I'd leave you with one more thought, if it do ya. I went to the Occupation Museum in Riga, Lativa a few days ago. It was all about the Soviet and Nazi expansion into Latvia, the horrors, the loss of national identity, and the Latvians' struggle to win back their freedom. And I wondered, O my equally inquisitive friends, what sort of museums will there be in Iraq about America in 50 years? In 100? Will Abu Ghraib be a popular tourist spot? Will they turn our military bases into open-air markets? Or will there be nothing left to rebel against? Will the cries become silence, and finally acceptance, in the manner of our Native American friends?

Forever following in the footsteps of the Tsars,

Aaron "Reed" Rotsinger

Saturday, August 12, 2006

CIS... KGB!

Privet Comrades!

The Ka-tet has broken, and I've been left hiding behind a bookshelf in the back of a bar in the Baltics, bullets in my ears, waiting for my papers to come through. Oh, my friends, Romans, and countrymen, a time it was, and what a time it was! I have a photograph...

Prague was a dream, a great warbling dream.
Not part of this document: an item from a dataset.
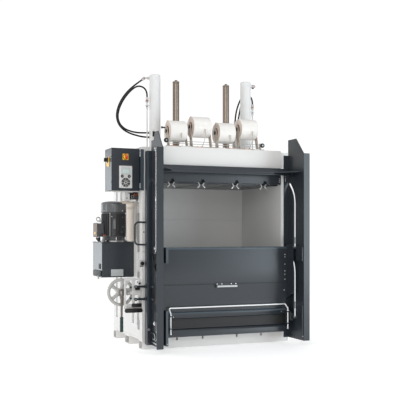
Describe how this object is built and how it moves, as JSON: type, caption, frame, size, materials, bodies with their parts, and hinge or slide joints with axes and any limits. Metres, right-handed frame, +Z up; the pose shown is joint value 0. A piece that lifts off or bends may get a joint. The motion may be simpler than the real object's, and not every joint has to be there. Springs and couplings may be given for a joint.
{
  "type": "recycling baler",
  "caption": "Upright baling press with a sliding loading door, a swinging bale door, a hydraulic unit on its side and strap rolls on top.",
  "frame": {"origin": "on the floor at the centre of the baling chamber", "axes": "+Z up, -Y towards the loading side, +X towards the hinge side of the bale door"},
  "size_m": [1.74, 1.186, 2.396],
  "materials": {
    "white_paint": "satin off-white paint",
    "grey_paint": "satin anthracite paint",
    "motor_paint": "satin dark paint",
    "steel": "zinc plated",
    "polished_steel": "polished",
    "hose_rubber": "matt hose cover",
    "black_plastic": "matt",
    "light_plastic": "matt",
    "yellow_plastic": "gloss",
    "red_plastic": "gloss",
    "strap_plastic": "wound band"
  },
  "bodies": {
    "machine": {"base_frame": "white_paint", "left_side_wall": "white_paint", "right_side_wall": "white_paint", "rear_wall": "white_paint", "front_crossbeam": "white_paint", "top_deck": "white_paint", "header_plate": "grey_paint", "strap_guides": "white_paint", "cylinder_left": "white_paint", "cylinder_right": "white_paint", "cylinder_pipes": "white_paint", "hose_fittings": "steel", "hose_left_top": "hose_rubber", "hose_left_pipe": "hose_rubber", "hose_right_top": "hose_rubber", "hose_right_pipe": "hose_rubber", "guide_bushes": "steel", "tank": "grey_paint", "motor_flange": "motor_paint", "motor_body": "motor_paint", "motor_cowl": "motor_paint", "terminal_box": "motor_paint", "lifting_eye": "steel", "valve_block": "steel", "filler_cap": "light_plastic", "control_box": "grey_paint", "lock_bracket": "white_paint", "roll_holders": "white_paint", "hinge_pins": "steel"},
    "bale_door": {"door_left_plate": "grey_paint", "door_right_plate": "grey_paint", "door_stile": "grey_paint", "ledge_crossmember": "grey_paint", "bale_door_panel": "grey_paint", "door_handle": "grey_paint", "lock_arms": "grey_paint", "guide_wires": "polished_steel", "hinge_leaves": "grey_paint"},
    "loading_door": {"sliding_door": "grey_paint", "slide_pins": "steel", "door_grip": "polished_steel"},
    "lift_bar": {"lift_bar": "polished_steel"},
    "platen": {"press_platen": "white_paint", "guide_rods": "polished_steel", "piston_rods": "polished_steel"},
    "panel_door": {"control_door": "grey_paint", "keypad_panel": "light_plastic", "isolator_plate": "yellow_plastic"},
    "isolator": {"isolator_knob": "red_plastic"},
    "side_switch": {"side_switch_knob": "black_plastic"},
    "button_left": {"keypad_button_left": "black_plastic"},
    "button_right": {"keypad_button_right": "black_plastic"},
    "lock_wheel": {"handwheel": "steel"},
    "lock_nut": {"lock_nut": "steel"},
    "lever": {"ratchet_lever": "steel", "lever_grip": "black_plastic"},
    "roll_1": {"strap_roll_1": "strap_plastic"},
    "roll_2": {"strap_roll_2": "strap_plastic"},
    "roll_3": {"strap_roll_3": "strap_plastic"},
    "roll_4": {"strap_roll_4": "strap_plastic"}
  },
  "joints": [
    {"name": "bale_door_swing", "type": "hinge", "parent": "machine", "child": "bale_door", "pos_m": [0.704, -0.452, 0.3], "axis": [0, 0, 1], "range_deg": [0, 110]},
    {"name": "loading_door_slide", "type": "slide", "parent": "bale_door", "child": "loading_door", "axis": [0, 0, 1], "range_m": [0, 0.375]},
    {"name": "lift_bar_slide", "type": "slide", "parent": "loading_door", "child": "lift_bar", "axis": [0, 0, 1], "range_m": [0, 0.03]},
    {"name": "platen_slide", "type": "slide", "parent": "machine", "child": "platen", "axis": [0, 0, -1], "range_m": [0, 0.59]},
    {"name": "panel_door_swing", "type": "hinge", "parent": "machine", "child": "panel_door", "pos_m": [-0.727, -0.42, 1.5], "axis": [0, 0, 1], "range_deg": [0, 90]},
    {"name": "isolator_turn", "type": "hinge", "parent": "panel_door", "child": "isolator", "pos_m": [-0.8545, -0.438, 1.608], "axis": [0, 1, 0], "range_deg": [0, 90]},
    {"name": "side_switch_turn", "type": "hinge", "parent": "machine", "child": "side_switch", "pos_m": [-0.992, -0.305, 1.588], "axis": [1, 0, 0], "range_deg": [0, 90]},
    {"name": "button_left_press", "type": "slide", "parent": "panel_door", "child": "button_left", "axis": [0, 1, 0], "range_m": [0, 0.002], "stiffness_N_per_m": 600, "springref_m": -0.0005},
    {"name": "button_right_press", "type": "slide", "parent": "panel_door", "child": "button_right", "axis": [0, 1, 0], "range_m": [0, 0.002], "stiffness_N_per_m": 600, "springref_m": -0.0005},
    {"name": "lock_wheel_turn", "type": "hinge", "parent": "machine", "child": "lock_wheel", "pos_m": [-0.875, -0.345, 0.481], "axis": [0, 1, 0], "range_deg": [0, 1080]},
    {"name": "lock_nut_slide", "type": "slide", "parent": "machine", "child": "lock_nut", "axis": [0, 1, 0], "range_m": [0, 0.01805]},
    {"name": "lever_swing", "type": "hinge", "parent": "machine", "child": "lever", "pos_m": [-0.875, -0.376, 0.481], "axis": [0, 1, 0], "range_deg": [-20, 60]},
    {"name": "roll_1_spin", "type": "hinge", "parent": "machine", "child": "roll_1", "pos_m": [-0.3755, -0.33, 1.853], "axis": [1, 0, 0], "continuous": true},
    {"name": "roll_2_spin", "type": "hinge", "parent": "machine", "child": "roll_2", "pos_m": [-0.157, -0.33, 1.899], "axis": [1, 0, 0], "continuous": true},
    {"name": "roll_3_spin", "type": "hinge", "parent": "machine", "child": "roll_3", "pos_m": [0.08, -0.33, 1.858], "axis": [1, 0, 0], "continuous": true},
    {"name": "roll_4_spin", "type": "hinge", "parent": "machine", "child": "roll_4", "pos_m": [0.2965, -0.33, 1.9], "axis": [1, 0, 0], "continuous": true}
  ],
  "couplings": [
    {"joint": "lock_nut_slide", "follows": "lock_wheel_turn", "m_per_rad": 0.00095493}
  ]
}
Sleepy days and restless nights. Rain and sunshine. Wine and water, water and wine. The only vocal approximation I could make of my time in the Czech Republic would be a string of fluid, ululating syllables - impossible to transpose, and too embarrassing to be heard on public radio. Decency, my dears.
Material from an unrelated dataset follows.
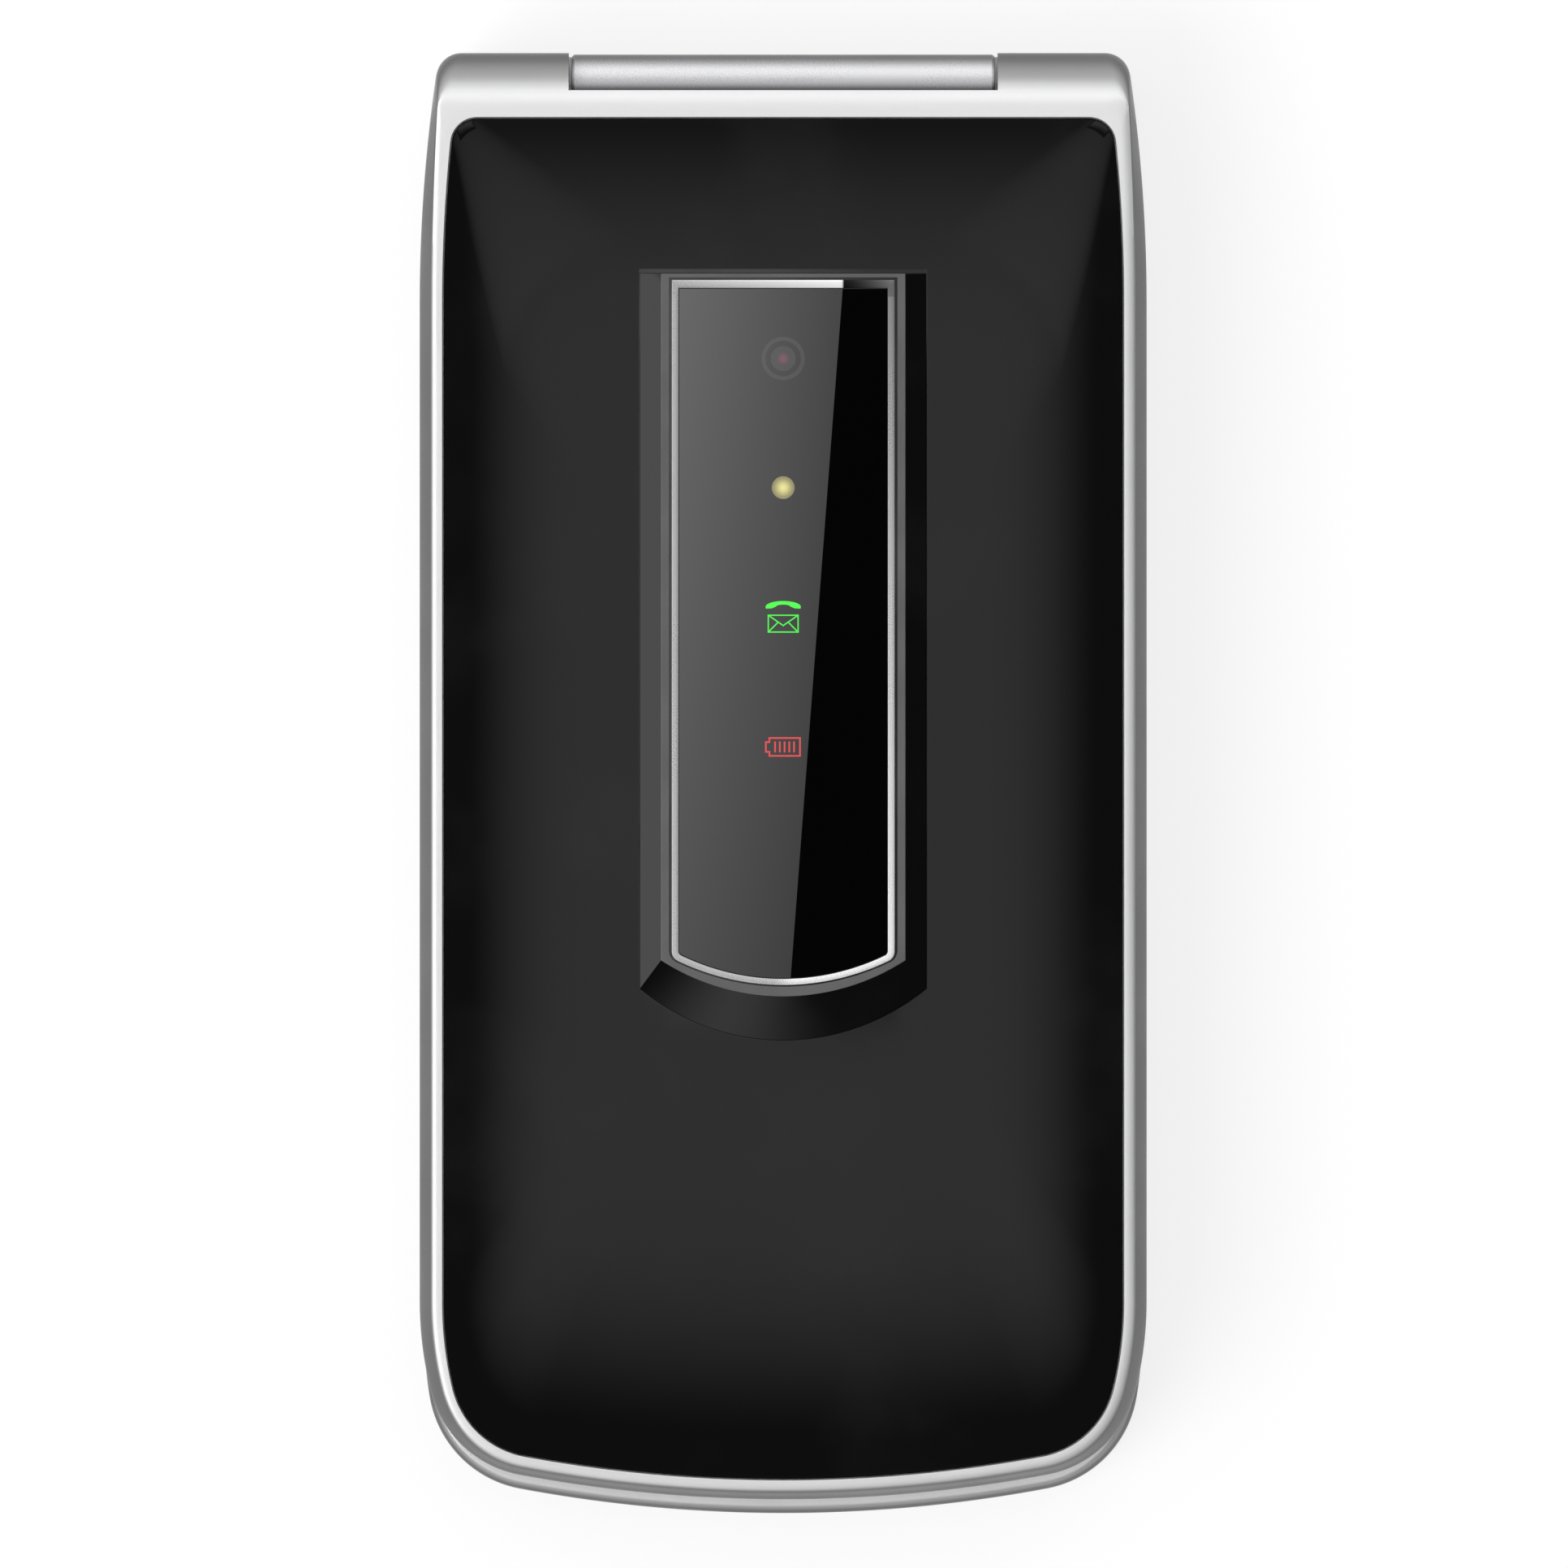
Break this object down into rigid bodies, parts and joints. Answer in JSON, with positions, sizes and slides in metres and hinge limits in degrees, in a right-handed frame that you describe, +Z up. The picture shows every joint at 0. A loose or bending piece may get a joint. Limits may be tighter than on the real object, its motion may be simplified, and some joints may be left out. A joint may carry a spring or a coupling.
{
  "type": "flip phone",
  "caption": "Clamshell mobile phone with a large-key pad, a display in the lid, an outer indicator strip and a sliding battery cover.",
  "frame": {"origin": "under the middle of the closed phone, on the plane its back rests on", "axes": "+X across the phone, +Y towards the hinge, +Z up through the lid"},
  "size_m": [0.0538, 0.1082, 0.0208],
  "materials": {
    "silver_paint": "silver paint, satin, fine metallic flake",
    "barrel_silver": "silver paint with a cool tint, glossy",
    "soft_black": "black moulding, fine spark texture",
    "gloss_black": "high gloss black",
    "key_black": "semi gloss black keys with white figures",
    "sos_orange": "orange, satin",
    "chrome_trim": "bright plated trim",
    "strip_glass": "dark tinted clear window",
    "display_glass": "clear window with black border",
    "lens_glass": "coated lens",
    "led_light": "pale light guides",
    "display_body": "display panel in its frame",
    "circuit_green": "green solder mask",
    "dome_film": "clear film with steel domes",
    "battery_wrap": "dark grey wrap",
    "gold_contact": "gold flash",
    "plain_steel": "plain nickel-plated steel",
    "black_moulding": "black moulding",
    "flex_amber": "amber polyimide film",
    "bumper_rubber": "dark grey rubber"
  },
  "bodies": {
    "base": {"base_front_housing": "silver_paint", "base_rear_housing": "soft_black", "keypad_faceplate": "gloss_black", "dome_sheet": "dome_film", "main_circuit_board": "circuit_green", "battery": "battery_wrap", "battery_contacts": "gold_contact", "sim_card_holder": "plain_steel", "ringer_speaker": "black_moulding", "vibration_motor": "plain_steel", "microphone": "plain_steel", "usb_port": "plain_steel", "headphone_jack": "black_moulding", "dock_contacts": "gold_contact", "hinge_barrel": "barrel_silver", "hinge_cartridge_case": "plain_steel", "hinge_cartridge_spring": "plain_steel", "hinge_flex": "flex_amber", "base_screws": "plain_steel"},
    "lid": {"lid_frame": "silver_paint", "lid_inner_housing": "silver_paint", "lid_cover_panel": "gloss_black", "window_surround": "gloss_black", "window_trim": "chrome_trim", "indicator_window": "strip_glass", "camera_module": "gloss_black", "camera_lens": "lens_glass", "flash_led": "led_light", "indicator_leds": "led_light", "lid_circuit_board": "circuit_green", "display_module": "display_body", "display_window": "display_glass", "earpiece_speaker": "black_moulding", "earpiece_mesh": "plain_steel", "lid_bumpers": "bumper_rubber", "lid_screws": "plain_steel", "hinge_cam_shaft": "plain_steel", "hinge_sleeve": "barrel_silver"},
    "key_1_body": {"key_1": "key_black"},
    "key_2_body": {"key_2": "key_black"},
    "key_3_body": {"key_3": "key_black"},
    "key_4_body": {"key_4": "key_black"},
    "key_5_body": {"key_5": "key_black"},
    "key_6_body": {"key_6": "key_black"},
    "key_7_body": {"key_7": "key_black"},
    "key_8_body": {"key_8": "key_black"},
    "key_9_body": {"key_9": "key_black"},
    "key_star_body": {"key_star": "key_black"},
    "key_0_body": {"key_0": "key_black"},
    "key_hash_body": {"key_hash": "key_black"},
    "soft_key_left_body": {"soft_key_left": "key_black"},
    "soft_key_right_body": {"soft_key_right": "key_black"},
    "call_key_body": {"call_key": "key_black"},
    "end_key_body": {"end_key": "key_black"},
    "ok_key_body": {"ok_key": "key_black"},
    "navigation_pivot_body": {"navigation_pivot": "soft_black"},
    "navigation_ring_body": {"navigation_ring": "silver_paint"},
    "volume_rocker_body": {"volume_rocker": "silver_paint"},
    "sos_button_body": {"sos_button": "sos_orange"},
    "battery_cover_body": {"battery_cover": "soft_black"}
  },
  "joints": [
    {"name": "lid_hinge", "type": "hinge", "parent": "base", "child": "lid", "pos_m": [0, 0.0498, 0.014], "axis": [-1, 0, 0], "range_deg": [0, 160]},
    {"name": "key_1_press", "type": "slide", "parent": "base", "child": "key_1_body", "axis": [0, 0, -1], "range_m": [0, 0.0004], "stiffness_N_per_m": 300},
    {"name": "key_2_press", "type": "slide", "parent": "base", "child": "key_2_body", "axis": [0, 0, -1], "range_m": [0, 0.0004], "stiffness_N_per_m": 300},
    {"name": "key_3_press", "type": "slide", "parent": "base", "child": "key_3_body", "axis": [0, 0, -1], "range_m": [0, 0.0004], "stiffness_N_per_m": 300},
    {"name": "key_4_press", "type": "slide", "parent": "base", "child": "key_4_body", "axis": [0, 0, -1], "range_m": [0, 0.0004], "stiffness_N_per_m": 300},
    {"name": "key_5_press", "type": "slide", "parent": "base", "child": "key_5_body", "axis": [0, 0, -1], "range_m": [0, 0.0004], "stiffness_N_per_m": 300},
    {"name": "key_6_press", "type": "slide", "parent": "base", "child": "key_6_body", "axis": [0, 0, -1], "range_m": [0, 0.0004], "stiffness_N_per_m": 300},
    {"name": "key_7_press", "type": "slide", "parent": "base", "child": "key_7_body", "axis": [0, 0, -1], "range_m": [0, 0.0004], "stiffness_N_per_m": 300},
    {"name": "key_8_press", "type": "slide", "parent": "base", "child": "key_8_body", "axis": [0, 0, -1], "range_m": [0, 0.0004], "stiffness_N_per_m": 300},
    {"name": "key_9_press", "type": "slide", "parent": "base", "child": "key_9_body", "axis": [0, 0, -1], "range_m": [0, 0.0004], "stiffness_N_per_m": 300},
    {"name": "key_star_press", "type": "slide", "parent": "base", "child": "key_star_body", "axis": [0, 0, -1], "range_m": [0, 0.0004], "stiffness_N_per_m": 300},
    {"name": "key_0_press", "type": "slide", "parent": "base", "child": "key_0_body", "axis": [0, 0, -1], "range_m": [0, 0.0004], "stiffness_N_per_m": 300},
    {"name": "key_hash_press", "type": "slide", "parent": "base", "child": "key_hash_body", "axis": [0, 0, -1], "range_m": [0, 0.0004], "stiffness_N_per_m": 300},
    {"name": "soft_key_left_press", "type": "slide", "parent": "base", "child": "soft_key_left_body", "axis": [0, 0, -1], "range_m": [0, 0.0004], "stiffness_N_per_m": 300},
    {"name": "soft_key_right_press", "type": "slide", "parent": "base", "child": "soft_key_right_body", "axis": [0, 0, -1], "range_m": [0, 0.0004], "stiffness_N_per_m": 300},
    {"name": "call_key_press", "type": "slide", "parent": "base", "child": "call_key_body", "axis": [0, 0, -1], "range_m": [0, 0.0004], "stiffness_N_per_m": 300},
    {"name": "end_key_press", "type": "slide", "parent": "base", "child": "end_key_body", "axis": [0, 0, -1], "range_m": [0, 0.0004], "stiffness_N_per_m": 300},
    {"name": "ok_key_press", "type": "slide", "parent": "base", "child": "ok_key_body", "axis": [0, 0, -1], "range_m": [0, 0.0004], "stiffness_N_per_m": 300},
    {"name": "navigation_up_down", "type": "hinge", "parent": "base", "child": "navigation_pivot_body", "pos_m": [0, 0.027, 0.0082], "axis": [1, 0, 0], "range_deg": [-1.5, 1.5], "stiffness_Nm_per_rad": 0.3},
    {"name": "navigation_left_right", "type": "hinge", "parent": "navigation_pivot_body", "child": "navigation_ring_body", "pos_m": [0, 0.027, 0.00872], "axis": [0, 1, 0], "range_deg": [-1.5, 1.5], "stiffness_Nm_per_rad": 0.3},
    {"name": "volume_rock", "type": "hinge", "parent": "base", "child": "volume_rocker_body", "pos_m": [-0.0244, 0.025, 0.0053], "axis": [0, 0, 1], "range_deg": [-2.5, 2.5], "stiffness_Nm_per_rad": 0.15},
    {"name": "sos_press", "type": "slide", "parent": "base", "child": "sos_button_body", "axis": [0, 0, 1], "range_m": [0, 0.0004], "stiffness_N_per_m": 300},
    {"name": "battery_cover_slide", "type": "slide", "parent": "base", "child": "battery_cover_body", "axis": [0, -1, 0], "range_m": [0, 0.07]}
  ]
}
Poland, where I birthdayed, drew us under its membranous, bat like wings; hid us from reality a while longer, though the wings were transparent, and shadows drew along our vision. Krakow was a languorous shoulder massage. Warsaw, a numbing shot in the arm.

Lithuania shocked us with it's brashness, and with it's Cili Pica. O Vilnius, you great comic-book villain, where are your charms? Your people? Your life? All I saw was Frank Zappa's head and a handful of dust. But O! Do you remember? When I blew that dust into the air, it glittered like the snowflakes in a shake-up Christmas globe, at least until the dream-charged dust settled back onto the tear-stained cobblestones. And you ask me how I can write about sand? You tell me I know nothing of it? Sand and dust are always at my belt - I blind myself with them. Tell me, have I never given you cause to rub your eyes?
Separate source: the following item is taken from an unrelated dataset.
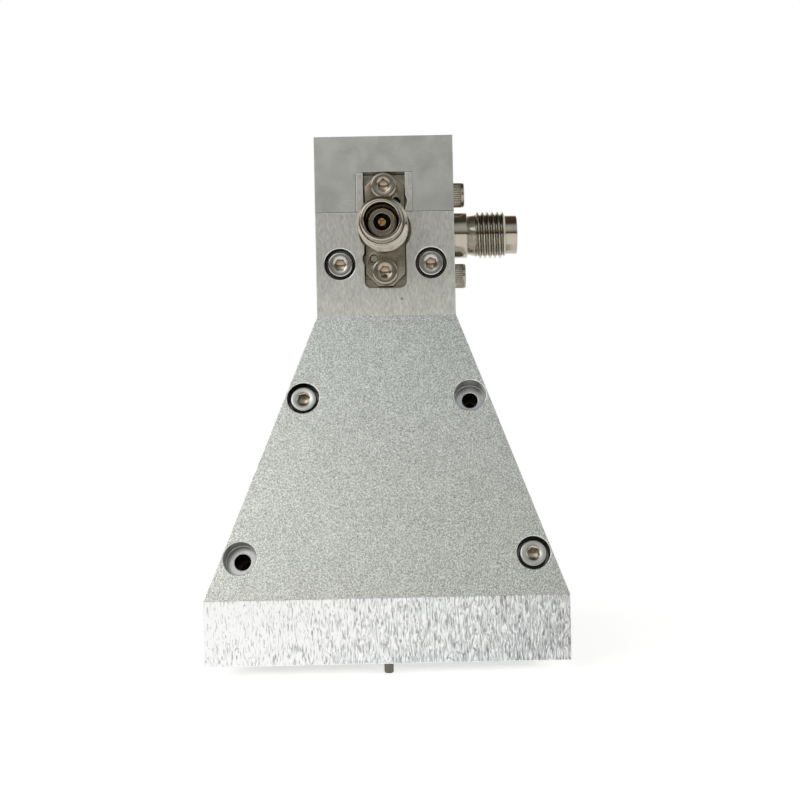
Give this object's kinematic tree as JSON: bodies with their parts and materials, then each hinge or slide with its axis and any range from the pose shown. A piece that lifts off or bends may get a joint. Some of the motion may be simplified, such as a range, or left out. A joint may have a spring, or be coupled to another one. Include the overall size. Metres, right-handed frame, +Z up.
{
  "type": "horn antenna",
  "caption": "Square pyramidal horn antenna of bolted milled plates with tapered ridges inside, a square neck under a block cap, and small coaxial jacks at right angles on the neck.",
  "frame": {"origin": "centre of the mouth's plane", "axes": "+Z up the horn's axis from the mouth to the cap, so the beam leaves along -Z; -Y towards the front jack, +X towards the right jack"},
  "size_m": [0.048, 0.048, 0.0738],
  "materials": {
    "plate": "milled aluminium with a fine directional grain",
    "cap": "smoother satin aluminium with faint scratches",
    "jack": "turned and passivated stainless steel, glossy",
    "contact": "gold plated",
    "bead": "dark support bead",
    "sleeve": "white low-loss plastic",
    "flange_screw": "stainless steel, knurled head",
    "screw": "stainless steel",
    "rim_pin": "dark ground steel"
  },
  "bodies": {
    "root": {"front_plate": "plate", "back_plate": "plate", "left_plate": "plate", "right_plate": "plate", "cap": "cap", "front_jack_body": "jack", "front_jack_bush": "jack", "front_jack_bead": "bead", "front_jack_contact": "contact", "front_probe": "contact", "front_probe_sleeve": "sleeve", "front_flange_pin": "flange_screw", "front_flange_screws": "flange_screw", "right_jack_body": "jack", "right_jack_bush": "jack", "right_jack_bead": "bead", "right_jack_contact": "contact", "right_probe": "contact", "right_probe_sleeve": "sleeve", "right_flange_pin": "flange_screw", "right_flange_screws": "flange_screw", "front_neck_screws": "screw", "front_flare_screws": "screw", "back_neck_screws": "screw", "back_flare_screws": "screw", "cap_screws": "screw", "rim_pin": "rim_pin"}
  },
  "joints": []
}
And now, I'm sick. Lungs, head, nose, stomach. It's all there, they're just not working right. Balloon-headed, I'm bouncing about Riga, Lats in my pocket, whiskey (and Amarula! praise be to ye gods!) in my backpack, and a lot of time to kill. Should I head into the belly of the beast, the former CCCP? Or, ferry myself across the great Baltic sea into Sweden? Navigate the mass of trains and buses to Tallinn? Slowly creep back South into the Ukraine? I'm at a waystation, pardners. Lots of doors. Lots of paths. Got any suggestions?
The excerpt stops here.